The pattern is the same for my friends who are software devs. And yeah, you're probably never going to see any of it, but that's not why they're making it, they don't want the maintenance burden.
Then I upgraded my 10 year old hand written framework to a new version that supports sqlite and postgres on top of existing MySQL support https://github.com/Divergence/framework
But then I was like eh lemme benchmark every PHP orm that exists just to check my framework's orm....
A brand new task manager written in C for Linux that supports a plugin architecture with an event bus. It's literally the best gui Linux task manager ever. Still working on it.
I'm not even talking about my paid job. This is me just fucking around.
If you think none of this stuff is cool I don't even respect you as a dev.
Without the milk drop plugin it's stable around 175 with all the other plugins. With no plugins it's about 80 mb at idle but the memory usage is higher if there's more processes running.
there seems to be great innovation in npm package hacking, but that's about it. Oh yeah, bad uptimes and ruined open source projects. If only AI was left to discrete math brute forcing problems and alphafold.
I'm not sure that extrapolating the last 2 to 3 years as a sign of things to come is as enticing an argument as you seem to think it is . If you exclude AI for ai's sake, the feature lists of the last 2 years have been incredibly anemic. If you include AI companies bootstrapping themselves with AI, the cash flow has been a nice change but I can't say it's felt fully baked, or flooded with stable software and well-crafted workflows.

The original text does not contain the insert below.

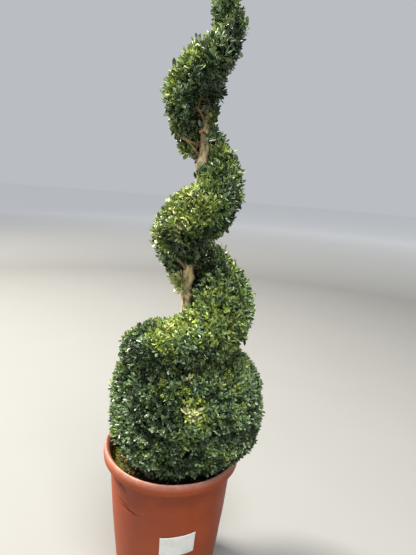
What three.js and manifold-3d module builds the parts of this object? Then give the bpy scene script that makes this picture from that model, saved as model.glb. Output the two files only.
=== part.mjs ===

I'm really not trying to be a hater but when people tell me that we're already in the AI Nirvana it gives me pause.
I don't know how to argue with this without making the same kind of sweeping generalizations that you are. I don't know that you or I are qualified to set the goalposts or come up with any kind of objective measure for the progress of all recent software and all recent hardware that is convenient to analyze or debate in this text box.
While there's a loud minority who love to debate the topic, LLM use has become status quo on most products and projects pretty much across the board, and most people are happy to acknowledge 1:1 that their personal productivity is some multiple of [all time before they started using LLMs]. At the same time, you can surely appreciate why many are quiet about their personal usage because there's no upside to discussing it but there's lots of people just hanging out waiting to tell you that you're imagining the whole productivity thing when you do.
At some point, the path of least resistance is to let the loud minority be loud while you get an extraordinary amount of work done.
So we've abandoned the idea that coolness is even perceivable. Even if the argument was about pure productivity, or any hard measurement, the numbers don't seem to add up.
Can we point to any hard metric that has improved in the industry in the last 2-3 years? It explains why work hours are short, everything is cheaper and non-AI companies are experiencing cost reductions. Services are more reliable. Except, where is all that?
You could argue that it's yet to come but to argue that it's already here... how do you justify that?
I'm building the same stuff I've always built. Just faster and with less dependence on others. Not having to argue with devs that have their own agendas has been my biggest benefit from coding agents.
> Not having to argue with devs that have their own agendas
Agendas like, "let's not check our API key into a public github repo" or "Let's not store passwords in plaintext" or "Don't expose customer data via a public api"?
I'm happy for you, but please, for all of our sakes, keep it to yourself. Don't make a public repo, don't post links. Go sit in the corner by yourself with your slop generators and leave the rest of us alone.